At the same time, Scanlon enrolled in Senior Lecturer Kay Merseth’s undergraduate course, Dilemmas of Excellence and Equity in K–12 Education, where he reflected on his admissions experience. “Every lecture widened my eyes to different disparities in education and the complexities of financing, and public and private schools. It pulled me in.”

Then one night, in Quincy Dining Hall, the two friends forged an ambitious plan to merge these efforts to improve college admissions access. The product, the Fair Opportunity Project, would be distributed free online to every school district in the country, to anyone who wanted it. The 65-page guide was written and edited by a team of college students and other volunteers with a blend of experience.

“There is no profit motive,” Scanlon says. “All the time we’ve put in is because we believe in it.”

Heine says, “We’re about getting kids what they need. We encourage kids to print it, distribute it, share it online.”

The guide has been a powerful tool for school districts. In Patterson, California, Superintendent Philip Alfano had the guide translated into Spanish and sent it to every family to use alongside the district’s comprehensive college readiness program. He also gave a translation for free to Scanlon, who sent it to districts nationwide.

“We were happy to translate it,” Alfano says. “Approximately 40 percent of our students begin their formal education with us as English learners. The guide fits in nicely with our overall strategic vision of increasing the number of students who graduate high school with a postsecondary plan. This is a long-term commitment requiring a huge cultural shift.”

Merseth, M.A.T.'69, Ed.D.'82, who serves as a project adviser, is hopeful for the project’s future. “People come to me with all kinds of ideas, and the challenge is the plans are so broad and big and grandiose, and others are so narrowly defined,” she says. “This is a very simple idea, filling an information gap. Information and knowledge are important, but you’re not done. What’s the next step?”
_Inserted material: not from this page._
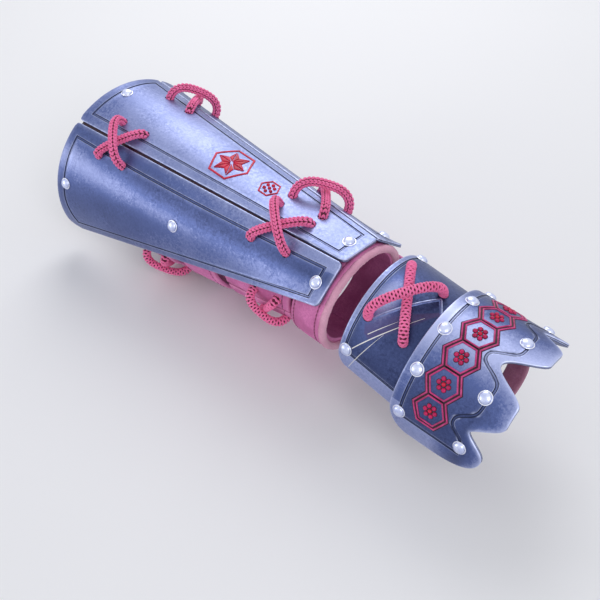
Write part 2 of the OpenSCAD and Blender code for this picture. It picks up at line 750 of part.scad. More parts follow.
module elbow_band() {
    color("palevioletred") laced_band(elbow_band_d, elbow_band_w, elbow_slit_angle, elbow_band_holes);
}

module middle_band() {
    color("palevioletred") sleeve_band(middle_band_d, middle_band_w);
}

module fore_band() {
    color("palevioletred") difference() {
        laced_band(fore_band_d, fore_band_w + 4, fore_slit_angle, fore_band_holes);
        ahead_of_plane(cuff_rear_x - fore_band_gap);
        knot_windows();
    }
}

module wrist_cuff() {
    color("palevioletred") difference() {
        translate([-2 * reach, 0, -cuff_drop]) rotate([0, 90, 0]) cylinder(r = cuff_r, h = 4 * reach, $fn = 96);
        behind_plane(cuff_rear_x);
        ahead_of_plane(cuff_front_x);
        translate([-2 * reach - 1, 0, 0]) rotate([0, 90, 0]) cylinder(r = bore_r, h = 4 * reach + 2, $fn = 96);
        drilled([centre_rivets[1]], shank_r + hole_gap);
        on_point(centre_rivets[1]) translate([0, 0, -cuff_rivet_grip - reach / 2])
            cylinder(r = burr_r + pocket_gap, h = reach / 2);
        for (side = [NEAR, FAR]) sunk([side_rivets(side)[2]], burr_r + 1.2, plate_t + burr_t + 1.6);
        link_axis() translate([0, 0, bore_r]) cylinder(r = shank_r + hole_gap, h = reach);
        link_axis() translate([0, 0, bore_r - 3]) cylinder(r = burr_r + pocket_gap, h = 3 + cuff_pocket);
    }
}

module cuff_piping() {
    color("pink") cuff_frame(cuff_front_x) rotate([0, 90, 0])
        rotate_extrude($fn = 96) intersection() {
            translate([piping_ring_r, piping_mid]) circle(r = piping_r, $fn = 32);
            translate([piping_ring_r - 2 * piping_r, 0]) square(4 * piping_r);
        }
}

module elbow_band_lace() {
    band_lace(elbow_band_holes);
}

module fore_band_lace() {
    band_lace(fore_band_holes);
}

// Side plates
module side_plate(side) {
    color("slateblue") difference() {
        plate_sheet(side, 0, plate_t);
        drilled(side_rivets(side), shank_r + hole_gap);
        drilled([for (k = [2, 3]) elbow_holes(side)[k]], lace_hole_r);
        drilled([for (k = [2, 3]) wrist_holes(side)[k]], lace_hole_r);
    }
}

module side_plate_rivets(side) {
    color("lavender") for (place = side_rivets(side)) on_point(place) rivet(plate_t, head_gap);
}

module side_plate_burrs(side) {
    color("silver") for (place = side_rivets(side)) on_point(place) burr(plate_t);
}

// Link between the cuff and the hand guard, on the far side
module link_axis() {
    translate([link_pivot_x, 0, 0]) rotate([-90, 0, 0]) children();
}

// The strap lies flat outside the cuff's rim, then turns to lie against the inside of the lining's ear
link_hand_place = wrist_plate_place(-link_hand_back, link_hand_angle);
link_ear_depth = hand_grip + seat_gap;
link_rear_x = link_pivot_x - link_w / 2;
link_front_x = hand_world(link_hand_place[0])[0] + link_w / 2;
function link_half(x) =
    link_w / 2 - corner_inset(x - link_rear_x, link_corner) - corner_inset(link_front_x - x, link_corner);
function link_on_cuff(x, w, depth) = [x, link_y + link_t - depth, w];
function link_on_ear(x, w, depth) =
    let (
        from_rivet = x - hand_world(link_hand_place[0])[0],
        t = link_hand_angle - w / wrist_plate_r_rear * 180 / PI
    )
    hand_world(wrist_plate_point(from_rivet - link_hand_back, t, link_ear_depth + depth));
function link_cell(i, j, depth) =
    let (
        x = lerp(link_rear_x, link_front_x, i / link_rows),
        w = link_half(x) * (1 - 2 * j / link_cols),
        share = eased(min(1, max(0, (x - link_bend[0]) / (link_bend[1] - link_bend[0]))))
    )
    lerp(link_on_cuff(x, w, depth), link_on_ear(x, w, depth), share);
function link_grid(depth) =
    [for (i = [0 : link_rows]) [for (j = [0 : link_cols]) link_cell(i, j, depth)]];

module link_strap() {
    color("palevioletred") difference() {
        sheet_solid(link_grid(0), link_grid(link_t));
        link_axis() cylinder(r = shank_r + 0.05, h = 3 * reach);
        hand_frame() drilled([link_hand_place], shank_r + hole_gap);
    }
}

module link_pivot_rivet() {
    seat = link_y + link_t + 0.1;
    tail = bore_r + 0.4;
    color("lavender") link_axis() {
        translate([0, 0, seat]) dome_head();
        translate([0, 0, tail]) cylinder(r = shank_r, h = seat - tail + 2 * sliver);
        translate([0, 0, tail]) cylinder(r = shank_r + tail_lip, h = tail_t);
    }
}

module link_pivot_burr() {
    color("silver") link_axis() translate([0, 0, bore_r + cuff_pocket - burr_t - sliver]) difference() {
        cylinder(r = burr_r, h = burr_t);
        translate([0, 0, -1]) cylinder(r = shank_r + hole_gap, h = burr_t + 2);
    }
}

// Hand body
module wrist_plate() {
    color("slateblue") hand_frame() difference() {
        sheet_solid(wrist_plate_grid(0), wrist_plate_grid(wrist_plate_t));
        drilled(wrist_rivets, shank_r + hole_gap);
        drilled(hand_lace_holes, lace_hole_r);
        drilled(pivots, shank_r + 1);
    }
}

module wrist_plate_rivets() {
    color("lavender") hand_frame() for (place = wrist_rivets) on_point(place) rivet(hand_grip);
}

module wrist_plate_burrs() {
    color("silver") hand_frame() for (place = wrist_rivets) on_point(place) burr(hand_grip);
}

module wrist_plate_lace() {
    color("hotpink") hand_frame() x_lace(hand_lace_holes, hand_grip, hand_grip, hand_lace_rise);
}

// Leather under the wrist plate, with an ear that reaches past its far edge to the link strap
function hand_lining_cell(i, j, depth) =
    let (
        t = lerp(lining_side_inset - wrist_plate_angle, ear_angle, j / wrist_cols),
        in_ear = t > wrist_plate_angle - lining_side_inset,
        front = in_ear ? ear_front_x : lining_front_x,
        blend_t = min(1, max(0, (t - wrist_plate_angle + ear_blend_angle) / ear_blend_angle)),
        x = lerp(lining_rear_inset - wrist_plate_rear, lerp(lining_front_x, front, blend_t), i / 4)
    )
    wrist_plate_point(x, t, depth);
function hand_lining_grid(depth) =
    [for (i = [0 : 4]) [for (j = [0 : wrist_cols]) hand_lining_cell(i, j, depth)]];

module hand_lining() {
    color("palevioletred") hand_frame() difference() {
        sheet_solid(hand_lining_grid(wrist_plate_t + seat_gap), hand_lining_grid(hand_grip));
        drilled(concat(wrist_rivets, [link_hand_place]), shank_r + hole_gap);
        drilled(hand_lace_holes, lace_hole_r);
    }
}

module link_hand_rivet() {
    grip = lining_t + seat_gap + link_t;
    color("lavender") hand_frame() on_point(link_hand_place)
        translate([0, 0, -wrist_plate_t]) rivet(grip + seat_gap);
}

// Knuckle body
module knuckle_plate() {
    color("slateblue") hand_frame() difference() {
        sheet_solid(knuckle_grid(0), knuckle_grid(knuckle_t));
        drilled(concat(pivots, rear_rivets, loop_rivets, low_rivets), shank_r + hole_gap);
    }
}

module pivot_rivets() {
    color("lavender") hand_frame() for (place = pivots) on_point(place) rivet(pivot_grip);
}

module pivot_washers() {
    gap_below = knuckle_r - knuckle_t - wrist_plate_r_front;
    color("saddlebrown") hand_frame() for (place = pivots) on_point(place)
        translate([0, 0, washer_gap - knuckle_t - gap_below]) difference() {
            cylinder(r = burr_r, h = gap_below - washer_gap - burr_gap);
            translate([0, 0, -1]) cylinder(r = shank_r + hole_gap, h = gap_below + 2);
        }
}

module pivot_burrs() {
    color("silver") hand_frame() for (place = pivots) on_point(place) burr(pivot_grip);
}

module knuckle_rear_rivets() {
    color("lavender") hand_frame() for (place = rear_rivets) on_point(place) rivet(knuckle_t);
}

module knuckle_front_rivets() {
    color("lavender") hand_frame() {
        for (place = loop_rivets) on_point(place) rivet(loop_grip);
        for (place = low_rivets) on_point(place) rivet(knuckle_t);
    }
}

module knuckle_burrs() {
    color("silver") hand_frame() {
        for (place = concat(rear_rivets, low_rivets)) on_point(place) burr(knuckle_t);
        for (place = loop_rivets) on_point(place) burr(loop_grip);
    }
}

module knuckle_shell(low, high) {
    rotate([0, 90, 0]) difference() {
        cylinder(r = knuckle_r + high, h = 2 * lobe_x, $fn = 96);
        translate([0, 0, -1]) cylinder(r = knuckle_r + low, h = 2 * lobe_x + 2, $fn = 96);
    }
}

// Raised enamel line round the hexagons of the row, one net in which neighbours share a wall
module kikko_frames() {
    color("deeppink") hand_frame() intersection() {
        knuckle_shell(sliver, enamel_h);
        difference() {
            kikko_prisms(kikko_half_width + kikko_line / 2, kikko_depth);
            kikko_prisms(kikko_half_width - kikko_line / 2, kikko_depth + 1);
        }
    }
}

module kikko_prisms(half_width, half_height) {
    for (t = kikko_angles)
        on_point(knuckle_place(kikko_x, t)) translate([0, 0, -half_height]) rotate([0, 0, 90])
            cylinder(r = half_width / cos(30), h = 2 * half_height, $fn = 6);
}

// Seven enamel dots in each hexagon
module kikko_flowers() {
    color("crimson") hand_frame()
        for (t = kikko_angles)
            on_point(knuckle_place(kikko_x, t)) {
                enamel_dot();
                for (a = [0 : 60 : 300]) rotate([0, 0, a]) translate([petal_ring_r, 0, 0]) enamel_dot();
            }
}

module enamel_dot() {
    translate([0, 0, sliver]) intersection() {
        sphere(r = dot_r, $fn = 24);
        cylinder(r = 2 * dot_r, h = 2 * dot_r);
    }
}

// Leather loop for the middle fingers, held by the two inner front rivets
module finger_loop() {
    ring_r = knuckle_r - knuckle_t - seat_gap;
    flange_a = 33;
    bottom_z = knuckle_r - loop_depth;
    round_r = loop_half;
    color("palevioletred") hand_frame() difference() {
        translate([loop_x - loop_w / 2, 0, 0]) rotate([90, 0, 90]) linear_extrude(height = loop_w) {
            difference() {
                intersection() {
                    circle(r = ring_r, $fn = 96);
                    polygon([[0, 0], for (a = [-flange_a, 0, flange_a]) 2 * ring_r * [sin(a), cos(a)]]);
                }
                circle(r = ring_r - lining_t, $fn = 96);
                translate([-loop_half + lining_t, 0]) square([2 * (loop_half - lining_t), 2 * ring_r]);
            }
            intersection() {
                circle(r = ring_r - lining_t / 2, $fn = 96);
                difference() {
                    union() {
                        translate([0, bottom_z + round_r]) circle(r = round_r, $fn = 64);
                        translate([-loop_half, bottom_z + round_r]) square([2 * loop_half, 2 * ring_r]);
                    }
                    translate([0, bottom_z + round_r]) circle(r = round_r - lining_t, $fn = 64);
                    translate([-loop_half + lining_t, bottom_z + round_r]) square([2 * (loop_half - lining_t), 2 * ring_r]);
                }
            }
        }
        drilled(loop_rivets, shank_r + hole_gap);
    }
}

centre_plate();
centre_plate_rivets();
centre_plate_burrs();
centre_lining();
centre_star();
centre_badge();
elbow_band();
middle_band();
fore_band();
wrist_cuff();
cuff_piping();
elbow_band_lace();
fore_band_lace();
side_plate(NEAR);  // near_plate
side_plate_rivets(NEAR);  // near_plate_rivets
side_plate_burrs(NEAR);  // near_plate_burrs
side_plate(FAR);  // far_plate
side_plate_rivets(FAR);  // far_plate_rivets
side_plate_burrs(FAR);  // far_plate_burrs
seam_lace(elbow_holes(NEAR), elbow_lace_rise);  // near_elbow_lace
seam_lace(wrist_holes(NEAR), wrist_lace_rise);  // near_wrist_lace
seam_lace(elbow_holes(FAR), elbow_lace_rise);  // far_elbow_lace
seam_lace(wrist_holes(FAR), wrist_lace_rise);  // far_wrist_lace
link_strap();
link_pivot_rivet();
link_pivot_burr();
wrist_plate();
wrist_plate_rivets();
wrist_plate_burrs();
wrist_plate_lace();
hand_lining();
link_hand_rivet();
knuckle_plate();
pivot_rivets();
pivot_washers();
pivot_burrs();
knuckle_rear_rivets();
knuckle_front_rivets();
knuckle_burrs();
kikko_frames();
kikko_flowers();
finger_loop();
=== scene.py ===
"""Looks of the laced samurai gauntlet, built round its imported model."""

import json
import logging
import math
from dataclasses import dataclass, field
from enum import Enum
from functools import partial
from typing import Callable, Optional, Sequence, Union

import bpy
import numpy as np
from mathutils import Matrix, Vector
from mathutils.kdtree import KDTree

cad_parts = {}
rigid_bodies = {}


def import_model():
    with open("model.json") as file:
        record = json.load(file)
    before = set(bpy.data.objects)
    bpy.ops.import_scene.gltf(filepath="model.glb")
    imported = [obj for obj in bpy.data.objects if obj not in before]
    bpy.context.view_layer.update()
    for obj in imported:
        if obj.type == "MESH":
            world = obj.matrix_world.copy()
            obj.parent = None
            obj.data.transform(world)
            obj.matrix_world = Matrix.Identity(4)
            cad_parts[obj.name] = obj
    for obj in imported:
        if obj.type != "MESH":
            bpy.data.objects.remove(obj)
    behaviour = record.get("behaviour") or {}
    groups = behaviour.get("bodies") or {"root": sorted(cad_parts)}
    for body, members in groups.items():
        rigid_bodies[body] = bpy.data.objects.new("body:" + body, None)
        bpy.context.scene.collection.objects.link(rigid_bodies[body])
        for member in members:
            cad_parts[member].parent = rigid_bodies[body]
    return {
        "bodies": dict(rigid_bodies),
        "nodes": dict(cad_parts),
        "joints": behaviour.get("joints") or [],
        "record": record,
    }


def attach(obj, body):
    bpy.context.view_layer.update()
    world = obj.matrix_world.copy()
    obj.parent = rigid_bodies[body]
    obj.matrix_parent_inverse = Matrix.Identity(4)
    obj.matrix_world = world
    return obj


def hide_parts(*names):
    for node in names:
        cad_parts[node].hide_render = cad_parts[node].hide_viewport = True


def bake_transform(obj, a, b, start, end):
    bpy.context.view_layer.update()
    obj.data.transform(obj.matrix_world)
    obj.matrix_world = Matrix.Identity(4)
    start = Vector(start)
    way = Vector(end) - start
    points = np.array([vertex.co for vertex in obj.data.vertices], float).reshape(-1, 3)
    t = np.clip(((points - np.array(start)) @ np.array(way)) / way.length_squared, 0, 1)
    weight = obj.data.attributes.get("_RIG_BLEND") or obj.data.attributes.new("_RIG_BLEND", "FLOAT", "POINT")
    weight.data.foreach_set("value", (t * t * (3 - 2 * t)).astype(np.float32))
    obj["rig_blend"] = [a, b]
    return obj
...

Heine agrees that more is needed. “The guide’s a bouillon soup cube. All the information is packed in there. We need to break that out and make it easier,” he says. To do that, they’re producing a video series and exploring a live, online mentoring model built on the best work done elsewhere. “We’re going to do what we do best, which is be students, and learn from people in the space,” Heine says.

They know from experience that nothing helps a student like personal attention. “We have a lot of people who would love to mentor,” Scanlon explains. “We have access to 56,000 public schools; we have a huge base of kids who would love to be mentored; we have all the ingredients.”